I remember being shown Kadin's tiny hand and footprints. We took pictures (actually, lots of them), and I held my precious Kadin for almost twenty-four hours. I slept with him on my chest that night. I cried. Told him how sorry I was. Told him over and over how much I loved him. My family and friends came to see him. To hold him. And to say hello and goodbye. I don't think those who held him will ever regret touching his sweet body. I remember finally being able to sit up. Someone helped me to pull back his blanket and search his body, which I seared into my soul's memory. I wanted to be sure I memorized every patch of his beauty. His little butt was as fluffy and soft as the nape of his neck. He was simply . . . beautiful.
We chose to not have an autopsy performed, but later discovered that I almost died, too, due to a systemic infection.

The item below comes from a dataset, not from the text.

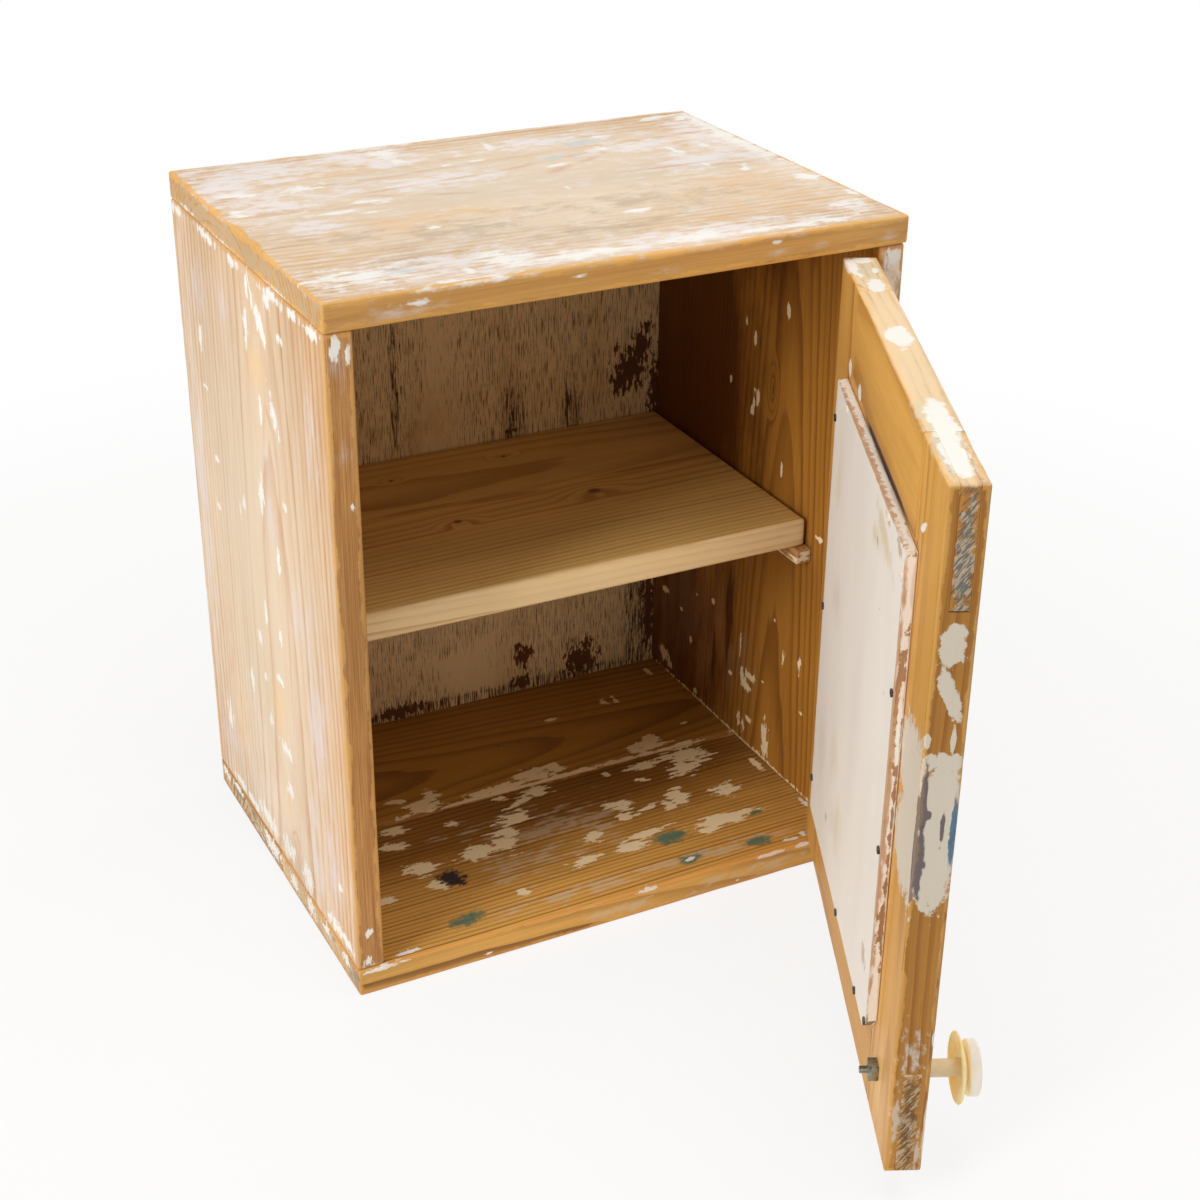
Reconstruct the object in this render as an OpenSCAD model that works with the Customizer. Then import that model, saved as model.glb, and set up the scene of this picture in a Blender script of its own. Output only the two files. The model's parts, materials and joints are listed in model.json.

One of the bacterias was e-coli. I also had an intrauterine infection . . . again, e-coli was one of the bacteria present. We believe that these infections caused the placenta to shut down within minutes, for there were no signs of Kadin's impending death. His heartbeat was good and strong throughout and after contractions. Fifteen minutes after the last check, there was no heartbeat. I showed absolutely no signs of infection until approximately six hours after transporting to the hospital. Tragic. But I don't believe Kadin was meant to be here, no matter what path we'd chosen for our birth. I believe he needed to know love . . . fully and unconditionally . . . and that's all he needed from me and his short life. I hope his need was fulfilled. I hope he knows that every decision we made during my pregnancy with regard to his birth was made because we loved him and wanted the best start for his life. I visit his grave often. I talk to him daily. I miss him. And my heart hurts as I know it will forever. I'm learning now how to live forever with a broken heart.
Paula Long lives in Texas with her husband, Scott, and their daughter, Alexandria. Her son, Kadin Scott William Long, was born still on July 29, 1998.